## Entries shown:
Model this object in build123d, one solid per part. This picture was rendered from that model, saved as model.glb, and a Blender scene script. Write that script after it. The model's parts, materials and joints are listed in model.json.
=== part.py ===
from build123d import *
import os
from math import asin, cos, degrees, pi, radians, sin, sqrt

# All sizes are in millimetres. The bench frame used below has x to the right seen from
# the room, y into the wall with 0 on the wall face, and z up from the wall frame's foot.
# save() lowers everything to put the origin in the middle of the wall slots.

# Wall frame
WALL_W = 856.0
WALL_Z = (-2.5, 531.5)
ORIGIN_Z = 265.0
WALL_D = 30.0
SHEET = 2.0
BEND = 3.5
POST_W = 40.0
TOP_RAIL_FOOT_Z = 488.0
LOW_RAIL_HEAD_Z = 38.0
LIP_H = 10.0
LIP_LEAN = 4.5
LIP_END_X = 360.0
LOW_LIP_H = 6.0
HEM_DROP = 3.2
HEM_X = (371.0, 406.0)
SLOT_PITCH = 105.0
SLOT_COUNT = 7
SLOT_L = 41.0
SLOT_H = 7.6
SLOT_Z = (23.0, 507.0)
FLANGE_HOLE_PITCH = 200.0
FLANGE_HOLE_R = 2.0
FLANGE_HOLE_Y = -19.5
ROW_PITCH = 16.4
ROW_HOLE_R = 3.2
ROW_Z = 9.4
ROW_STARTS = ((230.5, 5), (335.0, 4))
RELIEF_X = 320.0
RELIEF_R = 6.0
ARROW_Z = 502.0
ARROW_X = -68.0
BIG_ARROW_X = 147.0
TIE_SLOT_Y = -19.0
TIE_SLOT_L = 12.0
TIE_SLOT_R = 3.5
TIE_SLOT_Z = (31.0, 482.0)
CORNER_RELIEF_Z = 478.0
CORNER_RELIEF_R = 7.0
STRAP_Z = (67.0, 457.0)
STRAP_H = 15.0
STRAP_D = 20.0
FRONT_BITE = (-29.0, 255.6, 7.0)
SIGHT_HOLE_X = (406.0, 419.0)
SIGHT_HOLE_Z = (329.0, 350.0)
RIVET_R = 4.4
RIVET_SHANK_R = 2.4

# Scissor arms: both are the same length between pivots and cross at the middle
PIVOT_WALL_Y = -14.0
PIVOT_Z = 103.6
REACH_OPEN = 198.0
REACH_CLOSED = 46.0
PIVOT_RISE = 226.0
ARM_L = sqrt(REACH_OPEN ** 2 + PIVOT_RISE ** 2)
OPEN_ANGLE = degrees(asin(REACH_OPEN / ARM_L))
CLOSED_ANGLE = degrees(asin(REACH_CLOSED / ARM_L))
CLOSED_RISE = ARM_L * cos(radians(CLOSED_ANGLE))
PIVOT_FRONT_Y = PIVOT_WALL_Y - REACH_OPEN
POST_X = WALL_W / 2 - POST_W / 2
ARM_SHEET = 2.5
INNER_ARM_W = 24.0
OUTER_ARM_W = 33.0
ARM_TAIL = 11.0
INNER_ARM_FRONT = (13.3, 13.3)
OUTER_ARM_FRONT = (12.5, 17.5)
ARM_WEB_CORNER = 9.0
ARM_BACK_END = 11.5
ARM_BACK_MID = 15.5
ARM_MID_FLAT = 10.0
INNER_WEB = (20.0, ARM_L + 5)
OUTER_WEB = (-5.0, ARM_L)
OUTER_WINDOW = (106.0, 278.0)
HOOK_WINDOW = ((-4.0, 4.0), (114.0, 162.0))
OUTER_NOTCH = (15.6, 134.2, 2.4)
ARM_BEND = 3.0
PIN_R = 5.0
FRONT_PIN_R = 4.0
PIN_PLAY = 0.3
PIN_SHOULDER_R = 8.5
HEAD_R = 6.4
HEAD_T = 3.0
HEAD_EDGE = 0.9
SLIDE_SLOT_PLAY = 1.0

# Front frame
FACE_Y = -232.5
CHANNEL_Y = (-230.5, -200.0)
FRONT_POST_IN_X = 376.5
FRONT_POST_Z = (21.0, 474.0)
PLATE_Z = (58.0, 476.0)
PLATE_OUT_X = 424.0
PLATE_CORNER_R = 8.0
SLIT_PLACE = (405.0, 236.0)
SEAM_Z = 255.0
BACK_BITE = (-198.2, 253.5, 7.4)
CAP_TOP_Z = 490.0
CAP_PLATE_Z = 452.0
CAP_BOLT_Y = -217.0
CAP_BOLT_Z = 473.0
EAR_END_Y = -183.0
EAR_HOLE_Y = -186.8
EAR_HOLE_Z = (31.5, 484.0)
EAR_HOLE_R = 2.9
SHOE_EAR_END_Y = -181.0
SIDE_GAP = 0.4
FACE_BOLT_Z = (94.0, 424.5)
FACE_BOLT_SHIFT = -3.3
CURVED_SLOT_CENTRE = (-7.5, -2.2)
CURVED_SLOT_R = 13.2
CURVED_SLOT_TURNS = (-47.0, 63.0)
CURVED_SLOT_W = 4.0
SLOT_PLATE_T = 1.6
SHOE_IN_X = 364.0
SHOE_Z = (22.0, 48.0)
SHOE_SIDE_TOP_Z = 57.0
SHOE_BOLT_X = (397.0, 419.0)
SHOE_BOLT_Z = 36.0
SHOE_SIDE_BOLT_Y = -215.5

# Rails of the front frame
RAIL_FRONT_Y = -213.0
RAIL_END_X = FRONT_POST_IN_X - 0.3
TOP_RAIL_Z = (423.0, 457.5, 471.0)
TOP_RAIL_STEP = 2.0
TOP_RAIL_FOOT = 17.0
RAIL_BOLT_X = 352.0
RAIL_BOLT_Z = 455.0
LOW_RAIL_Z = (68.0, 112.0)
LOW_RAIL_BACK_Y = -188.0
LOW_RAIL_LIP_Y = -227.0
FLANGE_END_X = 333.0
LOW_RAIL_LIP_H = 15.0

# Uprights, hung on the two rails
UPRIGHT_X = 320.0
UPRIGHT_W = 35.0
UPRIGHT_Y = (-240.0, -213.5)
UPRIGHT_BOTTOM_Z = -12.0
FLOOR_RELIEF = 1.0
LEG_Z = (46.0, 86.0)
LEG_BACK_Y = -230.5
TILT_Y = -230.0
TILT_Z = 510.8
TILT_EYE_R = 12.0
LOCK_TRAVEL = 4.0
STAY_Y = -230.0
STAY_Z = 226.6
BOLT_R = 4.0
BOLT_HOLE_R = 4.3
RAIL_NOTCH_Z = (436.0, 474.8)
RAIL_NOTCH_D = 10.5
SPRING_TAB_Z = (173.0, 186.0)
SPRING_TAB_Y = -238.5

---

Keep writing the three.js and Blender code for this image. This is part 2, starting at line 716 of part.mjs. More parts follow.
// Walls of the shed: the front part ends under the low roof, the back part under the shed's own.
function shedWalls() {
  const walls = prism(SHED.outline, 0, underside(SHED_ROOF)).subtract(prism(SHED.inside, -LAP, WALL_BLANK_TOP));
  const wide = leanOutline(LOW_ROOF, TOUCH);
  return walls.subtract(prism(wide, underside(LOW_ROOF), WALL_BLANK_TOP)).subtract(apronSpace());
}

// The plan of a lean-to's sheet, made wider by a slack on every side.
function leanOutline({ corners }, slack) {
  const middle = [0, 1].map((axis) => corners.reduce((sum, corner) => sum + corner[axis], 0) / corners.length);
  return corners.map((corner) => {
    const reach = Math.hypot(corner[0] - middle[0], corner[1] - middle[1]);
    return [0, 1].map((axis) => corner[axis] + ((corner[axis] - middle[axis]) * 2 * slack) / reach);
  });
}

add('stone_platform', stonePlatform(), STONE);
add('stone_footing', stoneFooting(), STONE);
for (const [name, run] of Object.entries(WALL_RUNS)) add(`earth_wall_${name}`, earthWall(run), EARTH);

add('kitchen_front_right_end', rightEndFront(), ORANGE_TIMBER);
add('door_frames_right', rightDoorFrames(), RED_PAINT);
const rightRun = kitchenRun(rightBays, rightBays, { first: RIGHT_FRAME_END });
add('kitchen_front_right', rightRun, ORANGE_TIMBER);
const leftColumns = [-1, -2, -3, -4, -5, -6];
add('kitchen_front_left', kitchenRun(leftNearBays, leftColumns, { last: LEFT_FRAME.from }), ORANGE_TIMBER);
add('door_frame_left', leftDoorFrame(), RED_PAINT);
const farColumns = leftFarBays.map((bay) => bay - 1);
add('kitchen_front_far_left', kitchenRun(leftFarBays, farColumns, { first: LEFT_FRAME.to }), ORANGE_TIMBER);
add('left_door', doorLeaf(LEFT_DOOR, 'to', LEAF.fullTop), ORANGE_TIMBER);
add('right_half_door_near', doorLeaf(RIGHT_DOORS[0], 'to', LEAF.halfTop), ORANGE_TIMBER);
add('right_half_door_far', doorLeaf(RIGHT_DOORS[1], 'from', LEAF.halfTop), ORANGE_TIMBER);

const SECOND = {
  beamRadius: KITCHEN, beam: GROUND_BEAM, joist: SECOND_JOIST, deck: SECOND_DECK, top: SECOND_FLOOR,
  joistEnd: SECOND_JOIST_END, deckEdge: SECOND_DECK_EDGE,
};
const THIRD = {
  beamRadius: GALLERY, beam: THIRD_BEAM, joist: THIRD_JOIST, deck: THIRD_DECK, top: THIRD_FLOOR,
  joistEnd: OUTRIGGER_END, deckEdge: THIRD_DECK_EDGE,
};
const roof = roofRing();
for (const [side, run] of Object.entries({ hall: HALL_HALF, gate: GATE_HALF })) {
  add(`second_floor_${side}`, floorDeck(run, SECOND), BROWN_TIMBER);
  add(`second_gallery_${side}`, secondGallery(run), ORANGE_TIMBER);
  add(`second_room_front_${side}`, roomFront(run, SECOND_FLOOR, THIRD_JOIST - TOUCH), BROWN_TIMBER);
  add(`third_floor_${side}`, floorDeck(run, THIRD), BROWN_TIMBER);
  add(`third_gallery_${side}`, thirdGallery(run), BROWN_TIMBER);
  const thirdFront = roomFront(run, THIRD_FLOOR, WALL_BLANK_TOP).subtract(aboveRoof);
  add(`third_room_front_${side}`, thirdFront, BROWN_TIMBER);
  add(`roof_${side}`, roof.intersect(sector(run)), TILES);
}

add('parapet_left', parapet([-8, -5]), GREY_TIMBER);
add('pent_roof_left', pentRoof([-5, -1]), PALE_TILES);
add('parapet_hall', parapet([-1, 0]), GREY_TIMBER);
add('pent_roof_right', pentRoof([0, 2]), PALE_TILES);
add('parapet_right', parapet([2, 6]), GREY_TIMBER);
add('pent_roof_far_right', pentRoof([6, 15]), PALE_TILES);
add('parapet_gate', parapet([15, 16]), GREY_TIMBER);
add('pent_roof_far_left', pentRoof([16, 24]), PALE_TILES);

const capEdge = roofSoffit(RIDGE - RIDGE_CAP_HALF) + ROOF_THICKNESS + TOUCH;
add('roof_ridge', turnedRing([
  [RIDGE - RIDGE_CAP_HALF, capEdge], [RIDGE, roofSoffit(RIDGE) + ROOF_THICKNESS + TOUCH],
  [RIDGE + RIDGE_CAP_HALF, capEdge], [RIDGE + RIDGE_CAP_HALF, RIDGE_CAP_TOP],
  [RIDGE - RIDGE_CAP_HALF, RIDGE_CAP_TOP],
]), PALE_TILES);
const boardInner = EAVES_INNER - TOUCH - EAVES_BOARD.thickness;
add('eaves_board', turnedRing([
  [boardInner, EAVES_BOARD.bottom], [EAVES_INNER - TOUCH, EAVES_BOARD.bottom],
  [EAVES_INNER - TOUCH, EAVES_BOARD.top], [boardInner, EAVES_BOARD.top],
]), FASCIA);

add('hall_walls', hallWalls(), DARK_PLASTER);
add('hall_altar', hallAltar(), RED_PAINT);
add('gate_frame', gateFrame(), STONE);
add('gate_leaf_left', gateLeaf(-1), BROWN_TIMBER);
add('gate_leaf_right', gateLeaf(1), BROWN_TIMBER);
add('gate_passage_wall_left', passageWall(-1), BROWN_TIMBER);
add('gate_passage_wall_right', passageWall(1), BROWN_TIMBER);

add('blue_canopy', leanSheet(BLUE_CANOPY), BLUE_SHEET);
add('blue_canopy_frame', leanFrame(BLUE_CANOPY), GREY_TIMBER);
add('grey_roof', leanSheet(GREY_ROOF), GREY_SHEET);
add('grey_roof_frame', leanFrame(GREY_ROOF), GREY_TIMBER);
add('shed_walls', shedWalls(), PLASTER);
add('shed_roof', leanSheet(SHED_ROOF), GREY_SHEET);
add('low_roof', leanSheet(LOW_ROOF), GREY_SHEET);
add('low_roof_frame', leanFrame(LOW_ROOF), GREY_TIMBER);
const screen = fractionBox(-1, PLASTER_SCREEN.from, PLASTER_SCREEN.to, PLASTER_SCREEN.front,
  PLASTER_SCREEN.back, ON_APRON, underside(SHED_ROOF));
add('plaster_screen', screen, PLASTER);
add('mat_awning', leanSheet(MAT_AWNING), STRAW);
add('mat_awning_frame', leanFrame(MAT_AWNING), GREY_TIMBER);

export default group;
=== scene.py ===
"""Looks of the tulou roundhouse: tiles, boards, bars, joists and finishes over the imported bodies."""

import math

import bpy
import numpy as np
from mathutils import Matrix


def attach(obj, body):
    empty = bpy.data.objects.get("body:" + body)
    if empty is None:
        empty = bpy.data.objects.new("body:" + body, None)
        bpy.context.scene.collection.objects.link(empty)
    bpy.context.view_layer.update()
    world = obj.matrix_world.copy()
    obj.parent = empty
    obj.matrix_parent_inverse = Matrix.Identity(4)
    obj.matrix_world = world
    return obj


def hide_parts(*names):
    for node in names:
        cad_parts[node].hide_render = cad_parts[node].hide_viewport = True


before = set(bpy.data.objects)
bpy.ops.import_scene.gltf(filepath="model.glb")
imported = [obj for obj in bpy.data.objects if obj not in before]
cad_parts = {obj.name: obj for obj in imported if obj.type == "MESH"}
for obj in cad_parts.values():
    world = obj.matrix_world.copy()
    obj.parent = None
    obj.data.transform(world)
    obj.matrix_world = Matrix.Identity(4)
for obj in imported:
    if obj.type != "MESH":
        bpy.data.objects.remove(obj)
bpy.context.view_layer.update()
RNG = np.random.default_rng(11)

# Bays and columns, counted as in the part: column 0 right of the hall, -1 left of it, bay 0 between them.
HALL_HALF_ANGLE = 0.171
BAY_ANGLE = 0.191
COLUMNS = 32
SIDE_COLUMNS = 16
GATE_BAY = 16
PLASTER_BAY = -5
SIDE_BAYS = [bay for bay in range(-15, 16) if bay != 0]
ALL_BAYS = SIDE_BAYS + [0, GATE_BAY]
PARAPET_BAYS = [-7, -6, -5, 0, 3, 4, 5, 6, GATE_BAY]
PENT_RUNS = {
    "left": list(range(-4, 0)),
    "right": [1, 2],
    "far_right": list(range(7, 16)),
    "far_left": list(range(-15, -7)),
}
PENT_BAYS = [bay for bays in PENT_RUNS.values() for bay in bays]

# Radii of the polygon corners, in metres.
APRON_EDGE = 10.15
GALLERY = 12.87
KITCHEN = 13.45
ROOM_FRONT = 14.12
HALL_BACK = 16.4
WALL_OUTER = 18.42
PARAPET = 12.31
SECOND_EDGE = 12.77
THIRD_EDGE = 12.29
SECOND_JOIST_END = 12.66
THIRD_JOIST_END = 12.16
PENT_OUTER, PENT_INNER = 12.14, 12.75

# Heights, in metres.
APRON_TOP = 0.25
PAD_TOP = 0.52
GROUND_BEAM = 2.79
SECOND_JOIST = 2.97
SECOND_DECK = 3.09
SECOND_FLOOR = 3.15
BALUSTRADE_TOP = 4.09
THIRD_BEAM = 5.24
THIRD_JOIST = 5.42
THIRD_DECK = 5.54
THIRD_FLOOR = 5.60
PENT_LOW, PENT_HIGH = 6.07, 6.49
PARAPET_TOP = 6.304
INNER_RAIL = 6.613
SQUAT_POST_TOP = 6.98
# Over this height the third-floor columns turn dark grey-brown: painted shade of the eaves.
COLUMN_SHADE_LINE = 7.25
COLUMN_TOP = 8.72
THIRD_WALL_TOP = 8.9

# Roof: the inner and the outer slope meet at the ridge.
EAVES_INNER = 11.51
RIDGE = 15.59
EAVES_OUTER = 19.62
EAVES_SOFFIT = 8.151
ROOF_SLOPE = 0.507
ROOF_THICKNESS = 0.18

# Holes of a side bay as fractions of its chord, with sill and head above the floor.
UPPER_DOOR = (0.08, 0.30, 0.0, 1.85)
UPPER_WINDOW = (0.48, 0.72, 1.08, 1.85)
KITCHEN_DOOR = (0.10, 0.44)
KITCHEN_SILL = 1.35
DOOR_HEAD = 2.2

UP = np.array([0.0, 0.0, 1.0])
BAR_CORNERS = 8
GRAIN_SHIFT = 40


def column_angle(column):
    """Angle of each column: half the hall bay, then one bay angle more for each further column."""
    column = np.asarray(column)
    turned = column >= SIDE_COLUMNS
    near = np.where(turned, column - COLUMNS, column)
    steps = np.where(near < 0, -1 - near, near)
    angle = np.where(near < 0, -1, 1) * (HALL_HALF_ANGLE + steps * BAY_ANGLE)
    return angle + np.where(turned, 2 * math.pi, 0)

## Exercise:
Within the listing above, extract exactly the lines from the line with "add('hall_walls', hallWalls(), DARK_PLASTER);" to the line with "before = set(bpy.data.objects)", the two named lines included, and no others.

## Answer for the task:
add('hall_walls', hallWalls(), DARK_PLASTER);
add('hall_altar', hallAltar(), RED_PAINT);
add('gate_frame', gateFrame(), STONE);
add('gate_leaf_left', gateLeaf(-1), BROWN_TIMBER);
add('gate_leaf_right', gateLeaf(1), BROWN_TIMBER);
add('gate_passage_wall_left', passageWall(-1), BROWN_TIMBER);
add('gate_passage_wall_right', passageWall(1), BROWN_TIMBER);

add('blue_canopy', leanSheet(BLUE_CANOPY), BLUE_SHEET);
add('blue_canopy_frame', leanFrame(BLUE_CANOPY), GREY_TIMBER);
add('grey_roof', leanSheet(GREY_ROOF), GREY_SHEET);
add('grey_roof_frame', leanFrame(GREY_ROOF), GREY_TIMBER);
add('shed_walls', shedWalls(), PLASTER);
add('shed_roof', leanSheet(SHED_ROOF), GREY_SHEET);
add('low_roof', leanSheet(LOW_ROOF), GREY_SHEET);
add('low_roof_frame', leanFrame(LOW_ROOF), GREY_TIMBER);
const screen = fractionBox(-1, PLASTER_SCREEN.from, PLASTER_SCREEN.to, PLASTER_SCREEN.front,
  PLASTER_SCREEN.back, ON_APRON, underside(SHED_ROOF));
add('plaster_screen', screen, PLASTER);
add('mat_awning', leanSheet(MAT_AWNING), STRAW);
add('mat_awning_frame', leanFrame(MAT_AWNING), GREY_TIMBER);

export default group;
=== scene.py ===
"""Looks of the tulou roundhouse: tiles, boards, bars, joists and finishes over the imported bodies."""

import math

import bpy
import numpy as np
from mathutils import Matrix


def attach(obj, body):
    empty = bpy.data.objects.get("body:" + body)
    if empty is None:
        empty = bpy.data.objects.new("body:" + body, None)
        bpy.context.scene.collection.objects.link(empty)
    bpy.context.view_layer.update()
    world = obj.matrix_world.copy()
    obj.parent = empty
    obj.matrix_parent_inverse = Matrix.Identity(4)
    obj.matrix_world = world
    return obj


def hide_parts(*names):
    for node in names:
        cad_parts[node].hide_render = cad_parts[node].hide_viewport = True


before = set(bpy.data.objects)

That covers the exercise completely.